• [EXCERPTED RECORDS]:
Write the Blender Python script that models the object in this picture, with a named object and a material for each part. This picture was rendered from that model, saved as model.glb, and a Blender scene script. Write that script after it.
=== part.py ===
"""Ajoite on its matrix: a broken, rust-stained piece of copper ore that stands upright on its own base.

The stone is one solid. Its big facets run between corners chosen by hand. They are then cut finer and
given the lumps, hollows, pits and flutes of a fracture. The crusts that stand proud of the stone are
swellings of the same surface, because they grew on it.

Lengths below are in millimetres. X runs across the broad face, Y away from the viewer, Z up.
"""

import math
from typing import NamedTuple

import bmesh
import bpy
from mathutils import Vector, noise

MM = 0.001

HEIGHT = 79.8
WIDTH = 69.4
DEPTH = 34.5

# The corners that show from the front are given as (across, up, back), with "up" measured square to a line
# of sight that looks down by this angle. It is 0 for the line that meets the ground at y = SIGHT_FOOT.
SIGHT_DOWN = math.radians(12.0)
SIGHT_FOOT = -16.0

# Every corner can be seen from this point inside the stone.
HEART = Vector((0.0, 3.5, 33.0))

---

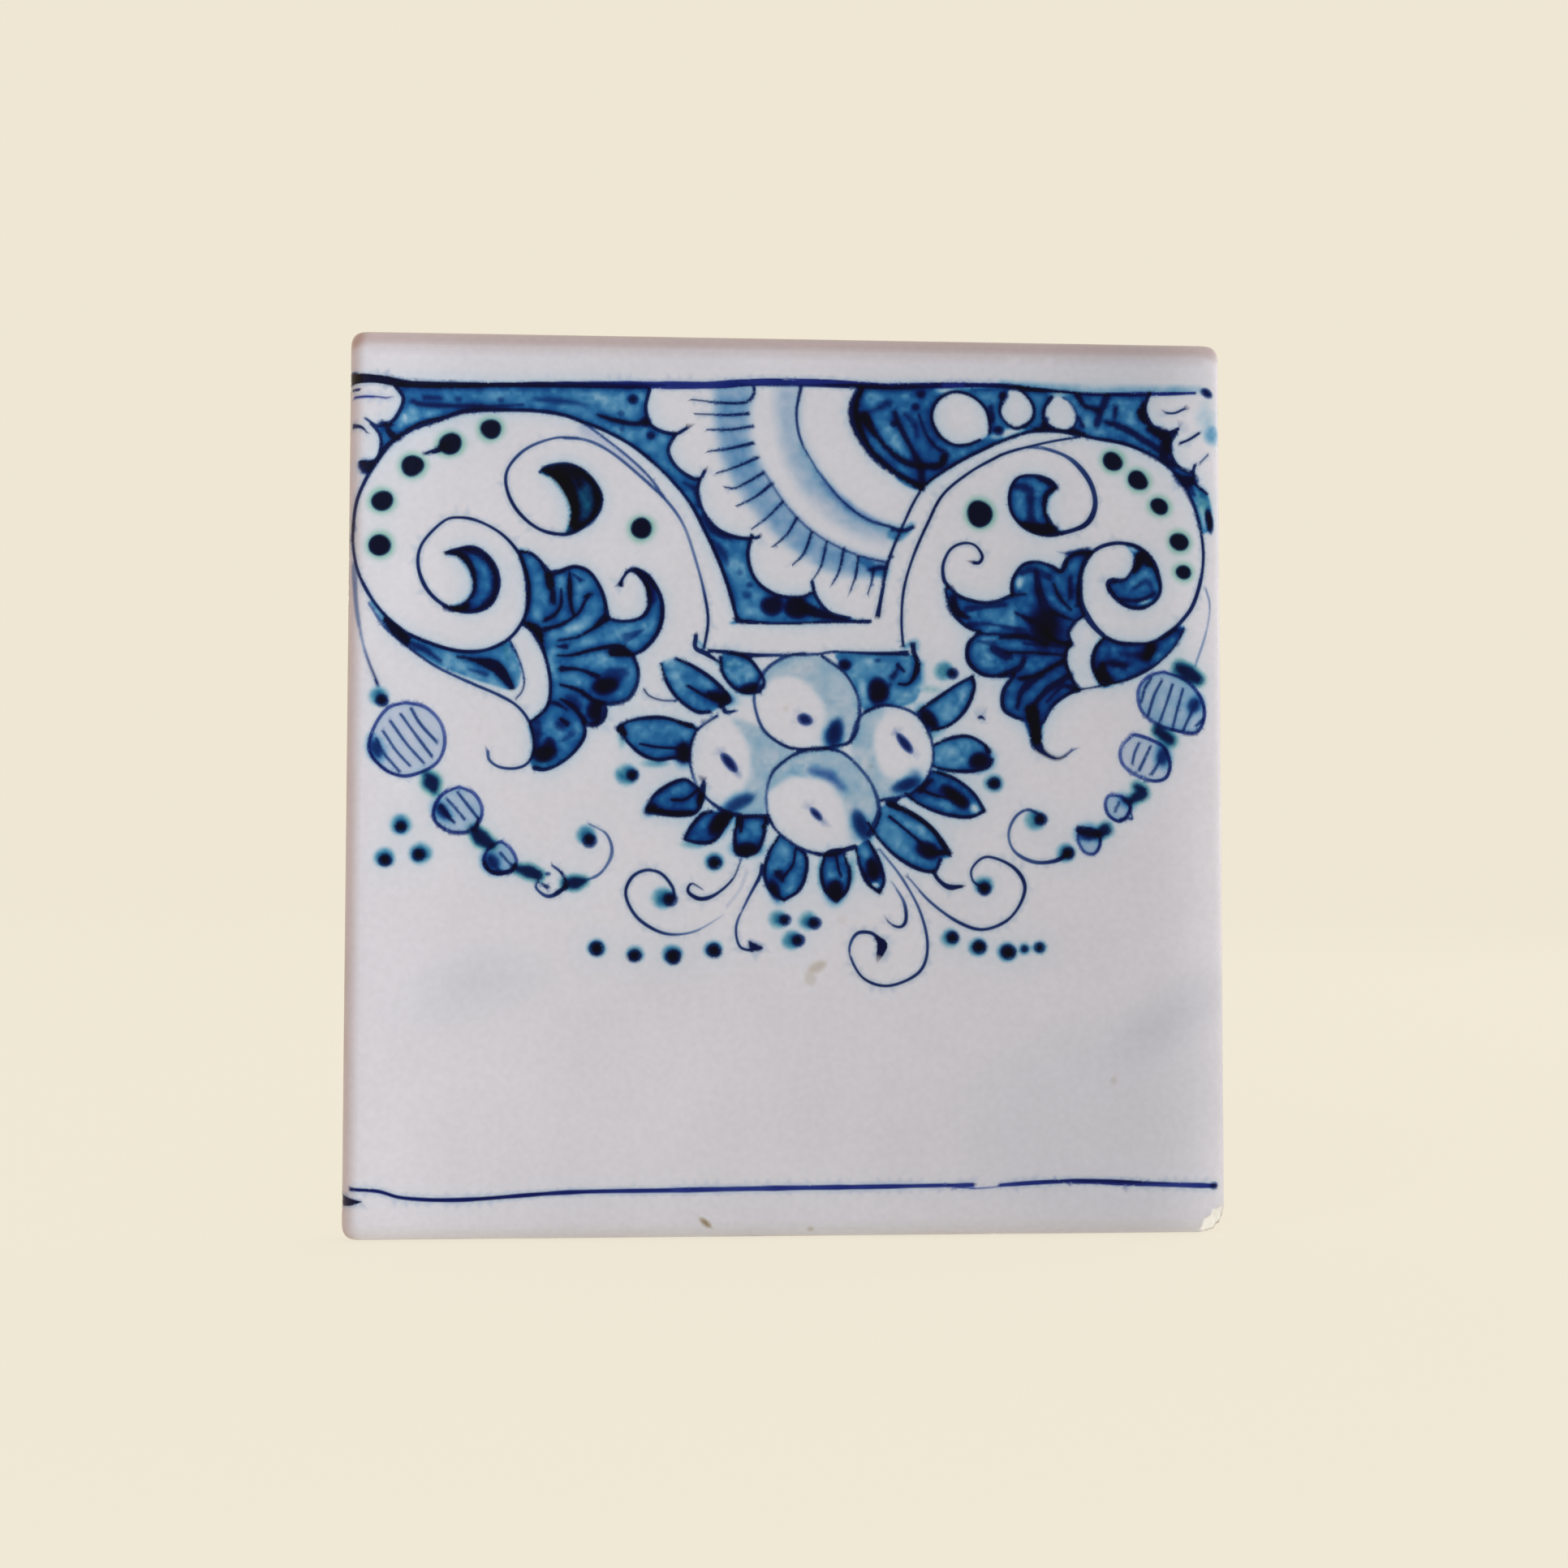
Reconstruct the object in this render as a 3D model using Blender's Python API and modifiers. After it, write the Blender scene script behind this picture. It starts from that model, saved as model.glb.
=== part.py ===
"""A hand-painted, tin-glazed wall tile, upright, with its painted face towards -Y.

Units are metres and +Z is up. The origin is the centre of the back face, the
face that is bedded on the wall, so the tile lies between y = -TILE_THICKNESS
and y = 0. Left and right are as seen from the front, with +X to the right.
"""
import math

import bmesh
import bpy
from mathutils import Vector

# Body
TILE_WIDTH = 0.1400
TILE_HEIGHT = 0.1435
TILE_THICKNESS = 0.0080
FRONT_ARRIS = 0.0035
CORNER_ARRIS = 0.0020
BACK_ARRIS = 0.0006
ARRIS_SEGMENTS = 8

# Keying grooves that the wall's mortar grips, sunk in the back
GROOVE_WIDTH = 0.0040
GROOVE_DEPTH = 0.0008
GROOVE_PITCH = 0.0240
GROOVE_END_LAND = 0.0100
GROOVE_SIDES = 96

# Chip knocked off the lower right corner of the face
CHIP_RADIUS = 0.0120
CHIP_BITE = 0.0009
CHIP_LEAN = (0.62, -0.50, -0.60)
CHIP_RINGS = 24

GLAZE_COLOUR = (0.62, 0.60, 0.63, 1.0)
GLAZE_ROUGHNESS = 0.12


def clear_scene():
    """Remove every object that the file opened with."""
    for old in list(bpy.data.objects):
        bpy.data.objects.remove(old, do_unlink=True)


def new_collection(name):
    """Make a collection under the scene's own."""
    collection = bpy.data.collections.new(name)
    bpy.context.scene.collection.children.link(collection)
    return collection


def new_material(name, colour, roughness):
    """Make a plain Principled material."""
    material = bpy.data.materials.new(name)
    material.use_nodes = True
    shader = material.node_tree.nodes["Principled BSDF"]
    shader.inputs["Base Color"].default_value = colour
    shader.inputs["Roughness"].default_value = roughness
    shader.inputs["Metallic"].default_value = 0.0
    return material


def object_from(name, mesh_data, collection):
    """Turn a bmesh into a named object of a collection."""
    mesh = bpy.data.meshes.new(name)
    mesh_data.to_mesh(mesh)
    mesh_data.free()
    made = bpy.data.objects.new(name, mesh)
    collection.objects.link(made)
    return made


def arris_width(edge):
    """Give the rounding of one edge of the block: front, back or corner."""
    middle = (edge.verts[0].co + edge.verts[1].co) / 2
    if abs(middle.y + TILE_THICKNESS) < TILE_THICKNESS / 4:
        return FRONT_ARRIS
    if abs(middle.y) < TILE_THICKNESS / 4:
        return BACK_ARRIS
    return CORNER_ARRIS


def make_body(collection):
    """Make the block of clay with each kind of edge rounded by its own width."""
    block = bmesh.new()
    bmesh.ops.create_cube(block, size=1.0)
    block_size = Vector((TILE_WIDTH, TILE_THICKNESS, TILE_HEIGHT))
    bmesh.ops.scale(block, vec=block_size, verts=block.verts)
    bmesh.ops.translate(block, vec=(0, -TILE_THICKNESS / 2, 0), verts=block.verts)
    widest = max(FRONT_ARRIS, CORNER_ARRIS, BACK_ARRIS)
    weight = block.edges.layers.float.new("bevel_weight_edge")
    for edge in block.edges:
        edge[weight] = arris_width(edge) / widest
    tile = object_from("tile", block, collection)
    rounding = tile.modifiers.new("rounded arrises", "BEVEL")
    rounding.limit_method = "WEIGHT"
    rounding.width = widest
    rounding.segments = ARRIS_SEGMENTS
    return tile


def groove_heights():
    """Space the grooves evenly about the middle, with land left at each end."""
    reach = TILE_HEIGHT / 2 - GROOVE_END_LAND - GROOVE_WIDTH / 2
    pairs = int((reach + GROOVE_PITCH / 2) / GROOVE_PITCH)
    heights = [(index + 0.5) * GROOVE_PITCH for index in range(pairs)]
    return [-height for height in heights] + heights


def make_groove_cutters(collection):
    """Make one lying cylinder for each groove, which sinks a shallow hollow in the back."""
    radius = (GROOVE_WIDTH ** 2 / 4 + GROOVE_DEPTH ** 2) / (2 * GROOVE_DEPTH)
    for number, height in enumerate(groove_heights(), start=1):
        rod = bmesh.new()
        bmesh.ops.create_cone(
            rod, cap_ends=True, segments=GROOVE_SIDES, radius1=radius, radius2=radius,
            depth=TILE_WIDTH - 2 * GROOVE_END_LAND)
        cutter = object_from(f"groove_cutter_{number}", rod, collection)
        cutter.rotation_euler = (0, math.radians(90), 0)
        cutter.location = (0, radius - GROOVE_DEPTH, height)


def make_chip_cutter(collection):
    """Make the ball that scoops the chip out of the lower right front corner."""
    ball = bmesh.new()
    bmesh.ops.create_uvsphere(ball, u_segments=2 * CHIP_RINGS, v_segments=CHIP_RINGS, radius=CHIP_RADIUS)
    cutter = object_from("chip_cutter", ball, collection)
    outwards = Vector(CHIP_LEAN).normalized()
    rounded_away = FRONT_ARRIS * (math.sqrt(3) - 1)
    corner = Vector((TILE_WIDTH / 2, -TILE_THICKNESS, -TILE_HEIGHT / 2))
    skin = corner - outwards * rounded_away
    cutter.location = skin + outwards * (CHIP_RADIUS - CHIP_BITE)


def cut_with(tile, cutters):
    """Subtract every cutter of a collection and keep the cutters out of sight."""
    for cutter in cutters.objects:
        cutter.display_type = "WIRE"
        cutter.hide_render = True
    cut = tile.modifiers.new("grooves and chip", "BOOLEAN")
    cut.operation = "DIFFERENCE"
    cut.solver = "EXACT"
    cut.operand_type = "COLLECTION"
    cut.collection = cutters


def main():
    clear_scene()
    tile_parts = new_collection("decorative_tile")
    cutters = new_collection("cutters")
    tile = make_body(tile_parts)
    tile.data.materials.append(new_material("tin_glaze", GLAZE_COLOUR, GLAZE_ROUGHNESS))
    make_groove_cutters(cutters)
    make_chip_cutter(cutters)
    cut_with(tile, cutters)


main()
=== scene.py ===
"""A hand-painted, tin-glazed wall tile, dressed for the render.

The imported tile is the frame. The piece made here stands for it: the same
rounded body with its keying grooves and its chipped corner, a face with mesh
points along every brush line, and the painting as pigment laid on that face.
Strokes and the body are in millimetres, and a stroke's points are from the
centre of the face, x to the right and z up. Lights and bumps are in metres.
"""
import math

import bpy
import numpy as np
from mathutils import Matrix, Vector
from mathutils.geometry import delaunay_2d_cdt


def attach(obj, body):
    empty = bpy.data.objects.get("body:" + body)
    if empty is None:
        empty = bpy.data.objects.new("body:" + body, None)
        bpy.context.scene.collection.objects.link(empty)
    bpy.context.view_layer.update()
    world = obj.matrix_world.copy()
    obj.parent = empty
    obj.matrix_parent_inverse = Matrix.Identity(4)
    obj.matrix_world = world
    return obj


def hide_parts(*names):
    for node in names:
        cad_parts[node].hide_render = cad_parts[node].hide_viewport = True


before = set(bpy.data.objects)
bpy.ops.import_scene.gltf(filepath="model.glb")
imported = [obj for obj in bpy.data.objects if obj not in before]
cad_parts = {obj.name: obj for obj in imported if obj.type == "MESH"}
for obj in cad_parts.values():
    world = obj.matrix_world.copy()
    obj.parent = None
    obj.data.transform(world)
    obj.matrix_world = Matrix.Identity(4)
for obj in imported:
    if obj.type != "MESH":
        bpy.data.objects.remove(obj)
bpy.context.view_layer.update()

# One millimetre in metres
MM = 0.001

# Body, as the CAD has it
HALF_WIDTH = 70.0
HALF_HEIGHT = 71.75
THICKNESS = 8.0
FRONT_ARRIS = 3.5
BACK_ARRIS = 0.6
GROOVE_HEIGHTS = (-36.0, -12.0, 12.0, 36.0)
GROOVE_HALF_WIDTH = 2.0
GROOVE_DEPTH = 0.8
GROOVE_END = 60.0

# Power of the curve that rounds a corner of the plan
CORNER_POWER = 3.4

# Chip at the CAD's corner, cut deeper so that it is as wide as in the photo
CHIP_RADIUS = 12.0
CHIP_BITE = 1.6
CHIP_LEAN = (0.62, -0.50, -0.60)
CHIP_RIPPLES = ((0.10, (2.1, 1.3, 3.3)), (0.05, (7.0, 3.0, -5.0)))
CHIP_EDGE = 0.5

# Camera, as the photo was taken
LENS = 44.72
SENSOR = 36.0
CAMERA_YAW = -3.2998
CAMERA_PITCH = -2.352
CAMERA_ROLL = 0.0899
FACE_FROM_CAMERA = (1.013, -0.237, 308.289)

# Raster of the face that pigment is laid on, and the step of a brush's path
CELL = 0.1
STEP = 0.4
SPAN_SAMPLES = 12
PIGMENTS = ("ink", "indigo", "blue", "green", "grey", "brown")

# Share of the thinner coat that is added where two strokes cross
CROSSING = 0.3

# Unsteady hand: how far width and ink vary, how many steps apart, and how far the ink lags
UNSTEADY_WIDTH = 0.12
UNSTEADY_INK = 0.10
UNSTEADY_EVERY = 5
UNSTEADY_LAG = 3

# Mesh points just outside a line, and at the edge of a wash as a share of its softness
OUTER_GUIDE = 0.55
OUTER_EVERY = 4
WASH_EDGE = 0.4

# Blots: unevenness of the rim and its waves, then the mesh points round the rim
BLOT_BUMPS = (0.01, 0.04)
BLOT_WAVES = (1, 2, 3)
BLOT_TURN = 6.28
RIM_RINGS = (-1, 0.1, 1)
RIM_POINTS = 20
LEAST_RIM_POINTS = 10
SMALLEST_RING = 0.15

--

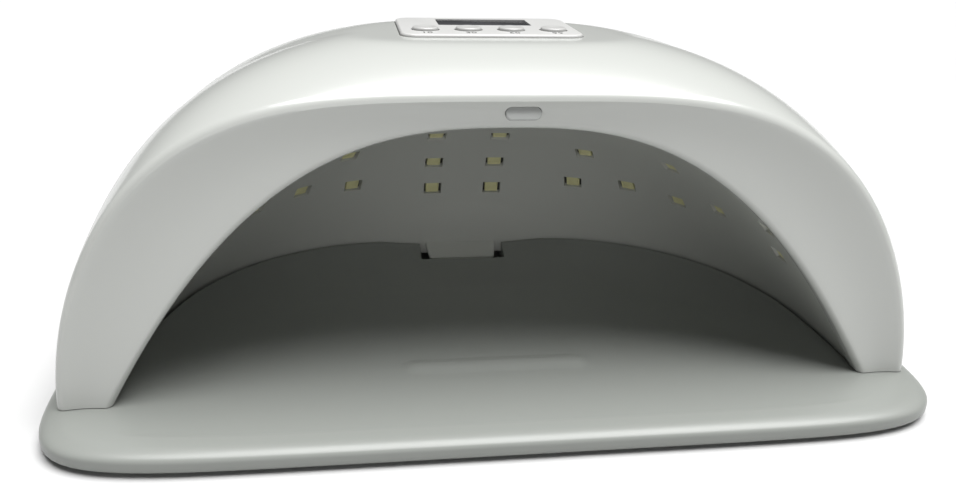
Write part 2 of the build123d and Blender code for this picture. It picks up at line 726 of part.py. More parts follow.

• [WRITTEN EXERCISE]: Collect the lines of the records that include the string "before".

• [COMPLETE RESPONSE]:
before = set(bpy.data.objects)
imported = [obj for obj in bpy.data.objects if obj not in before]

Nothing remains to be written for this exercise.